• Conceptual Activism: Beuys Now – John Zotos

    Date posted: June 24, 2006 Author: jolanta
    The mythic, iconic figure, Joseph Beuys has waited over twenty years for a retrospective in the United States with only one venue, the Menil Collection in Houston, Texas. Overseas in London, the Tate Modern will be the second and last stop of an engaging and timely show that asks almost as much of the viewer as Beuys himself asked of his peers, students, fans, and society at large.

    Conceptual Activism: Beuys Now

    John Zotos

    Joseph Beuys, Earthquake, 1981. Enviornment consisting of typesetting machine; Italian flag, felt, nine blackboards with chalk drawings and diagrams, metal container with fat and lead type, cassette recorder with tape and brochure. Overall dim: 80×137 3/4x 193 inches. Solomon R. Guggenheim, New York.

    The mythic, iconic figure, Joseph Beuys has waited over twenty years for a retrospective in the United States with only one venue, the Menil Collection in Houston, Texas. Overseas in London, the Tate Modern will be the second and last stop of an engaging and timely show that asks almost as much of the viewer as Beuys himself asked of his peers, students, fans, and society at large.

    Well known as a proponent of a spiritual performance aesthetic, Beuys staged several events using ritualized props of his own making which he saw not as props in a traditional theatrical sense, but as talismanic, alchemical, and transformative objects. He saw himself as an artist/shaman figure with the goal (echoing Artaud) of creating a spiritual experience in the audience, as much as in the performer. His works were geared to spark awareness of global/political issues that point toward hegemonic power relations that hinder and oppress an unfortunately dormant democratic and revolutionary sensibility. And through these works, he strove to foster social change.
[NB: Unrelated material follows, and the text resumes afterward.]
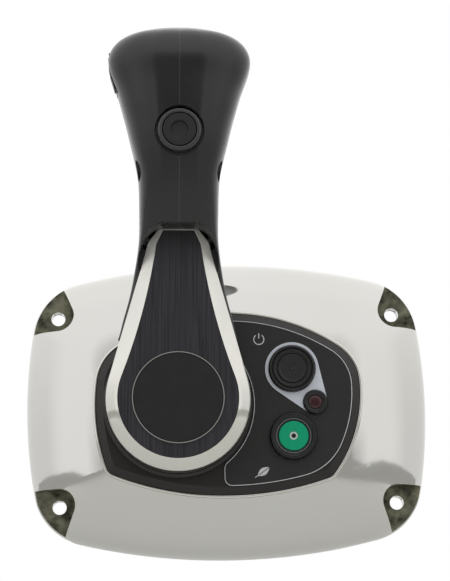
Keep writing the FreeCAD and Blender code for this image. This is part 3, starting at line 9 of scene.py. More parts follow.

    While Beuys’ performances may seem to suggest a rejection of the notion of art objects created for an art market, he fabricated multiples based on some of the objects and environments he created. He left a legacy of not only filmed events, but objects and arrangements that take on a conceptual significance. Beuys the sculptor found art and expression possible through the use of everyday, mundane articles from life, positioning them in new contexts and infusing them with new meanings.

    At the entrance to the exhibition, a continuous loop projection of several films sets the stage for an appreciation of pieces in the gallery space which houses the performance objects, vitrines and installation environments. A contemporary audience that may or may not know Beuys’ work could conceivably experience the show as an attempt to ask the same questions of our society and political situation now as he did for his generation. Consider for evaluation three objects in the show: they are different in that one is a photograph, another is a found object sculpture, and the third is a gallery installation. And yet each references revolutionary politics and is particular to the show at the Menil and will not travel to the Tate.

    In Rose for Direct Democracy (Rose fur direkte Demokratie), 1973, Beuys placed a red rose in a 500 ml graduated cylinder full of water. During the 1972 Documenta V, he participated in the fair where for one hundred days he engaged in artistic/political discussions while carrying a version of this sculpture. His work, like his performances, is a call to action. The rose becomes symbolic of his desire for true democracy. 1972 was an election year in the United States, the war in Vietnam was far from over. The rose suggests Beuys’ position on the lack of democratic or humanitarian concerns on the part of the government that was running for re-election. In our current historical context the Rose for Direct Democracy suggests that the viewer should question the validity of using the terms democracy and U.S. military as synonymous, re-inscribing the latter as a hindrance to the former, denying democracy to those it claims to protect.

    We Are the Revolution (La rivoluzione siamo Noi), 1972, the most recognizable of the three images, is a sepia toned large-scale photograph of Beuys, seemingly walking straight at the camera. His gaze fixed forward, body in mid stride, the artist is the nomadic traveller whose action embodies the potential for change. A caption with the photographs’ title can be found inscribed at the lower right. The "we" suggests that the potential for change is universal, and even in the face of adversity must be a guiding principle. Again, the historical context is that of the 1972 election year and the multiple struggles challenging the world of the time. Currently, a visitor to the exhibition may question what part they have to play in world events; the issues are as timely now as they were then. A comparison to the Uncle Sam army recruiting poster I Want You!, 1917, makes Beuys’ image look like an antidote to the seductive advertising rhetoric at the service of the military. His propaganda poster counters large-scale attempts at army recruiting taking place now, by a sensibility that replaces the desire for a killing machine with the hope of a new humanism.

    In the installation Earthquake (Terremoto), 1981, Beuys used the printing press of a leftist group, Lotta Continua, which he placed in the gallery flanked by text-covered chalkboards; the keys of the typeset machine were covered with his symbolic wax-fat material, some parts wrapped in felt. Today, it is not difficult to imagine the symbolic weight of this piece: artist yearning for a newly energized leftist journalism; an outcry against the U.S. government, which has inplemented toward censorship and faith-based platforms that seek to dictate cultural policy. For Beuys, the felt and fat provide curative, healing properties that he juxtaposes with the free press, informed by the didactic chalkboards he used in several action-performances.

    Beuys could not be more relevant at this particular moment in history, given the incendiary political environment that permeates our lives. As a teacher and as an inspiration, his work created the conditions for the contemporary arena both within and outside Germany. The approach artists like Matthew Barney, Damien Hirst, and Wolfgang Laib take toward objects and installation art confronts Beuys and his ideas.

    Joseph Beuys, "Actions, Vitrines, Environments" at The Menil Collection, Houston. October 8, 2004-January 2, 2005.